Edge vs cloud is a false debate
On-device is fast and private; cloud is heavy and connected. Both matter. The mistake is worshipping either. The future agent is edge-first for judgment, cloud-when-it-counts for integration, and always-with-a-receipt. If the output touches money, people, or reputation, it gets stamped and archived. No exceptions. Convenience is not a chain of custody.
How we build for that future (today)
Ship the guardrails, then the ghost.
Pre-flight the risk.
What can it do? Read / Write / Spend / Speak.
Where can it fail? PII, external accounts, irreversible steps.
If you can’t write the policy snippet in 5 lines, you don’t understand the risk.
Permission on a diet.
Scopes start at read-only; additive only when a failure demands it.

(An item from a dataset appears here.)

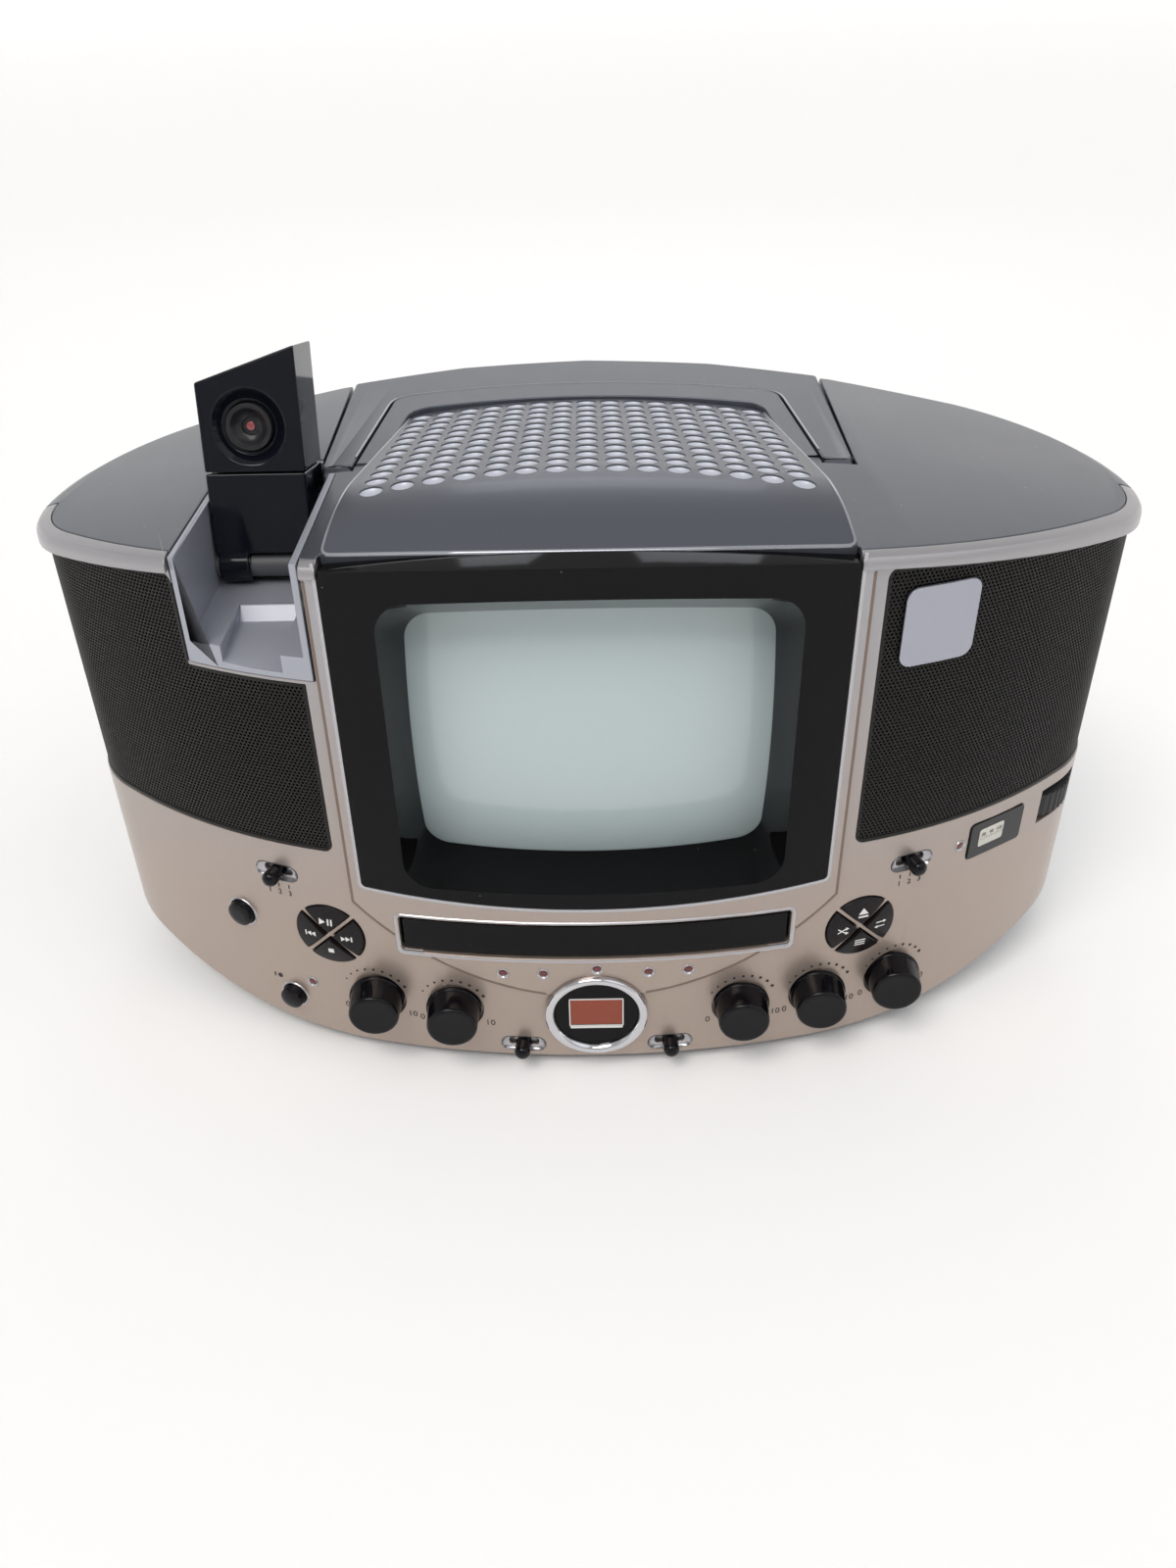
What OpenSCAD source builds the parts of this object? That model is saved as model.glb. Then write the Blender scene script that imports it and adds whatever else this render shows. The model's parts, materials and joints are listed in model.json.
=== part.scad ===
// A portable karaoke machine: an oval cabinet with a small picture tube, two speaker
// grilles, a front-loading disc tray and a camera that folds out of its top.
// Z is up and the front faces -Y. The origin is under the middle, where the feet stand.

/* [Cabinet] */
// Y of the middle of the front wall
front_y0 = -115; // [-117:0.5:-113]
// Radius of the front wall over the screen
front_r = 400; // [390:5:410]
// Half width of that shallow stretch
shoulder_x = 100; // [99:0.5:101]
// Radius of the shoulders over the speakers
shoulder_r = 220; // [215:1:225]
// Heading at which a shoulder turns into its corner, in degrees
corner_heading = 41; // [40:0.5:42]
// Radius of the front corners
corner_r = 47; // [45:1:49]
// Radius of the rear half of each side
side_r = 93.3; // [92.9:0.1:93.7]
// Heading at which a side turns into the back, in degrees
back_heading = 150.8; // [150.5:0.1:151.1]
// Thickness of the moulded walls
wall = 3; // [2.5:0.25:3.25]
// Y of the seam between the front and rear cabinets
seam_y = -20; // [-22:1:-18]
// Height of the feet, and so of the flat underside
foot_h = 6; // [5:0.5:7]
// Half width of the flat underside
under_flat = 85; // [80:1:88]
// Radius at which the underside curves up to the sides
under_r = 254; // [248:2:260]
// How far the middle panel stands out of the front wall
panel_out = 1.2; // [0.8:0.1:1.5]
// Half width of the middle panel
panel_half = 92.5; // [92:0.5:93]
// Radius of the middle panel's round lower edge
panel_r = 123; // [121:1:125]
// Height of the centre of that edge
panel_z = 162.5; // [161:0.5:164]

/* [Top] */
// Height of the crowned top at the middle
top_z = 223.8; // [223:0.2:225]
// Radius of the crown from side to side
top_r = 1411; // [1380:1:1440]
// Height of the rim's lower edge at the middle
rim_z = 219.6; // [219:0.2:220]
// Radius of the rim's lower edge
rim_r = 1205; // [1190:5:1220]
// How far the rim stands out past the walls
rim_out = 2.5; // [2:0.25:3]
// How far inside the walls the silver rim ends and the gunmetal cover begins
rim_in = 3.6; // [3.4:0.1:3.8]
// Thickness of the top cover and the domed panel
roof = 2.8; // [2.4:0.2:3]

/* [Rear hump] */
// Y of the flat rear face that carries the sockets
hump_y = 115; // [114.6:0.1:115]
// Half width of the hump
hump_half = 86; // [85:0.5:87]
// Lower and upper ends of the hump
hump_z = [12, 206]; // [11:0.5:207]
// Radius of its corners in elevation
hump_r = 14; // [13:0.5:15]

/* [Domed vent panel] */
// Height of the dome's crest
dome_z = 234.5; // [234:0.1:235]
// Radius of the dome's front, from front to back
dome_front_r = 85; // [84:1:86]
// Y of the centre of that radius
dome_front_y = -65.5; // [-66:0.5:-65]
// Radius of the dome from side to side
dome_side_r = 700; // [690:5:710]
// Slope of the dome's rear part in degrees
dome_slope = 6; // [5.8:0.1:6.2]
// Half width of the panel at its front corners
dome_half = 87; // [86.5:0.25:87.25]
// Y of the front corners
dome_corner_y = -100; // [-100.2:0.1:-99.8]
// Y of the middle of the front edge
dome_nose_y = -106; // [-106.2:0.1:-105.8]
// How much each side narrows per millimetre towards the back
dome_taper = 0.0969; // [0.09:0.001:0.1]
// Y of the middle of the rear edge
dome_back_y = 52.9; // [52.5:0.1:53.3]
// Radius of the rear edge
dome_back_r = 350; // [340:5:360]
// Radius of the rear corners
dome_corner_r = 12; // [10:1:14]
// Columns of vent holes
vent_columns = 15; // [13:1:15]
// Rows of vent holes
vent_rows = 12; // [10:1:12]
// Radius of a vent hole
vent_hole_r = 4.1; // [3.6:0.1:4.1]
// Y of the first row of vent holes at the middle
vent_y0 = -59; // [-60:0.5:-58]
// Distance from the first row to the last
vent_depth = 105; // [95:1:105]
// Distance between columns in the first row
vent_pitch = 10.5; // [10.3:0.1:10.6]

/* [Picture tube and bezel] */
// Half width of the bezel
bezel_half = 87.5; // [87:0.25:87.5]
// Height of the bezel's lower edge at the middle
bezel_z0 = 84.7; // [84:0.1:85]
// Radius of the bezel's lower edge
bezel_low_r = 722; // [700:2:740]
// Height of the bezel's upper front edge at the middle
bezel_z1 = 223; // [222.6:0.1:223.2]
// Half width of the funnel at the front
funnel_half = 71; // [70:0.5:72]
// Lower and upper ends of the funnel at the front
funnel_z = [91.5, 213]; // [91:0.5:213.5]
// Half width of the funnel at the tube
screen_half = 65; // [64:0.5:66]
// Lower and upper ends of the funnel at the tube
screen_z = [94.5, 194.5]; // [94:0.5:195]
// Radius of the tube's round face
tube_face_r = 260; // [250:5:270]
// Y of the middle of the tube's face
tube_face_y = -97; // [-98:0.5:-96]

/* [Grilles] */
// Distance from the middle plane to a grille's inner edge
grille_x = 97.5; // [97:0.5:98]
// Height of the grilles' lower edge
grille_z = 103; // [102:0.5:104]
// Y of the grilles' rear edge at the sides
grille_back_y = -25; // [-27:1:-24]
// Depth of the step that a grille lies in
grille_step = 1.8; // [1.5:0.1:2]

/* [Camera] */
// Inner left and right sides of the camera well
well_x = [-138.2, -96.7]; // [-139:0.1:-96]
// Height of the well's floor
well_floor = 186; // [185:0.5:187]
// Y of the well's rear wall
well_back_y = -10.5; // [-10.7:0.1:-10.3]
// Y and Z of the camera's hinge
camera_hinge = [-42.5, 193]; // [-43:0.5:194]
// Left and right sides of the camera
camera_x = [-137.4, -101.2]; // [-138:0.1:-101]
// Left and right ends of the camera's hinge knuckle
knuckle_x = [-136.4, -125]; // [-136.6:0.1:-124.8]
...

Wildcards are IOUs to chaos. Ban them.
Budget everything.
Per-action cap ($5), daily cap ($50), retry cap (2).
Quotes before execution if the spend could spike.
Receipts or it didn’t happen.
Inputs, outputs, settings, links, timestamps—exportable as a single block anyone can paste and read.
Provenance tag on the output artifact (hash + date).
Rollback included.
Draft-only by default for writes.
Snapshots before change.
One-click revert. If you can’t undo it, you didn’t earn doing it.
What breaks first (and how to avoid it)
Polite errors. Agents quietly “retry later” until the quota burns. Fix: cap retries, escalate with proof after 2.
Scope creep. You add “just one” wildcard to ship a demo. Fix: log failed permissions; justify each scope with a receipt.
Phantom dependencies. Scripts depend on tribal knowledge (the Tuesday spreadsheet). Fix: stamp inputs; archive links; attach to the receipt.
The boring stack that wins
Reality Boundary Test: Gate risk before you turn it on.
Scope Bouncer: Paste scopes, cut overreach, copy the minimal set.
Proof Stamp: Hash your spec/prompt/beat sheet so it exists in time.
Receipt Chain Inspector: One-file, human-readable evidence after the run.
Proof, not vibes. That’s how you scale trust without a sermon.